Here is the link to get detailed directions.
13. Horse riding in the Black Mountains
One of the best birthday presents I have ever received is a day on horseback exploring the Black Mountains in the Abergavenny area! Not far from Brecon Beacons attractions you can find several riding centres offering all sorts of horse riding trekking excursions for all levels of experience! The horses are well kept and adorable and they ill take you through the hills and forest while discovering the Welsh countryside and unique landscape!
I can recommend the Grange Trekking centre for honest prices, professionalism and spectacular trekking trails! They even offer forest cabin accommodations or farm guesthouse rooms to spend an unforgettable week-end exploring the Black Mountains hiking, cycling or on horse back.

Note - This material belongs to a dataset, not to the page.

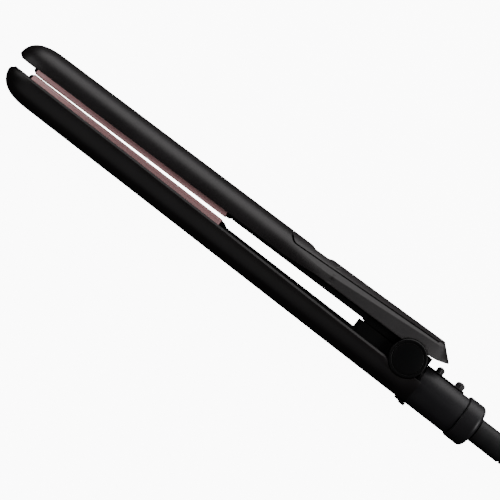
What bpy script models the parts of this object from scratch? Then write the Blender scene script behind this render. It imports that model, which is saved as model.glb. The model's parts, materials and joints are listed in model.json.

This vibrant and cosmopolitan town is a 50 minutes train ride away from Cardiff and it truly burst with life and things to visit! Famous for being the hometown of Wallace and Gromit’s cartoon, Bristol is also renowned for its Balloon Festival taking place in August, the Harbour Festival animating the whole city centre with concerts, food stalls and music but also for its history and cultural heritage.
During the 17th and 18th century Bristol was the starting point for the trading routes to America and the colonies of the British empire playing an important part in the slavery and spices trade. Today Bristol is known for its university and as an important industrial and shopping destination on the estuary of the river Severn.
When visiting Bristol don’t miss out the quirky Clifton area and the breath-taking Suspension Bridge, andvisit the SS Great Britain, the first city attraction and ship museum featuring an impressive advanced technology at the time from which all modern ships originated.